Antonin Panenka sagte mal, es hätte früher Span­nungen gegeben zwi­schen den Tsche­chen und den Slo­waken im Team, aber dass sich das im Vor­feld der EM 1976 geän­dert hätte.
Das wurde wieder ein Thema bei der EM 1980 und der WM 1982, aber es stimmt ein­fach nicht. Die Medien haben das erfunden, um Schlag­zeilen zu haben. Ich habe jeden­falls nie einen Kon­flikt bemerkt.
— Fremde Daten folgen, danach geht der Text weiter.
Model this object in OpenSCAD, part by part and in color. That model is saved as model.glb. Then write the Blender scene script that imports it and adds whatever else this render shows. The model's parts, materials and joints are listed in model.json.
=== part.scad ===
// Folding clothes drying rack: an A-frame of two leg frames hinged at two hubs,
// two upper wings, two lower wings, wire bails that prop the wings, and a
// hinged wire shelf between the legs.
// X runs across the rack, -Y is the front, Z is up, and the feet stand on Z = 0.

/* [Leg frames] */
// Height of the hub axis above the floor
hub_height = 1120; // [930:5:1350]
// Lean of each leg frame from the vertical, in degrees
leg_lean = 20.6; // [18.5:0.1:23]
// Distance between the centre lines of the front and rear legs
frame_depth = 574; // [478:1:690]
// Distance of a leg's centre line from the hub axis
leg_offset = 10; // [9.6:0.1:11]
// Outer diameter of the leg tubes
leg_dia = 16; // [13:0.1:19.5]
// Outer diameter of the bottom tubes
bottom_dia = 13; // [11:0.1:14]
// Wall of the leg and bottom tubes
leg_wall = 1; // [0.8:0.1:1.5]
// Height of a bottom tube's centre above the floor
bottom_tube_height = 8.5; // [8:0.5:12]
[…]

Tsche­chen und Slo­waken haben auch abseits des Platzes viel unter­nommen, wir haben oft Mini­golf zusammen gespielt. Natür­lich gab es immer Grüpp­chen, etwa wenn viele Spieler von Dukla Prag bei der Natio­nalelf waren. Ich war meis­tens der ein­zige Spieler von Inter Bra­tis­lava und teilte mir ein Zimmer mit Viktor oder Vencel, aber als mein Klub­ka­merad Jozko Barmos berufen wurde, lag ich dann mit ihm auf dem Zimmer. Ob Tscheche oder Slo­wake, das machte da keinen Unter­schied.

Hatten Sie Ange­bote aus dem Westen?
Natür­lich, jeder Natio­nal­spieler hatte die. Aber wir wussten, dass man erst wech­seln durfte, wenn man über 30 war und min­des­tens 45 Län­der­spiele hatte. Ich wäre gerne zum HSV gegangen, als Kevin Keegan dort war, aber man ließ mich nicht. So ging ich erst 1984 ins Aus­land, als ich 31 war. Ich spielte für den FC St. Gallen in der Schweiz. Von der Mann­schaft, die 1976 Euro­pa­meister wurde, spielte später fast jeder noch ein paar Jahre im Aus­land, in Öster­reich, Bel­gien oder Grie­chen­land.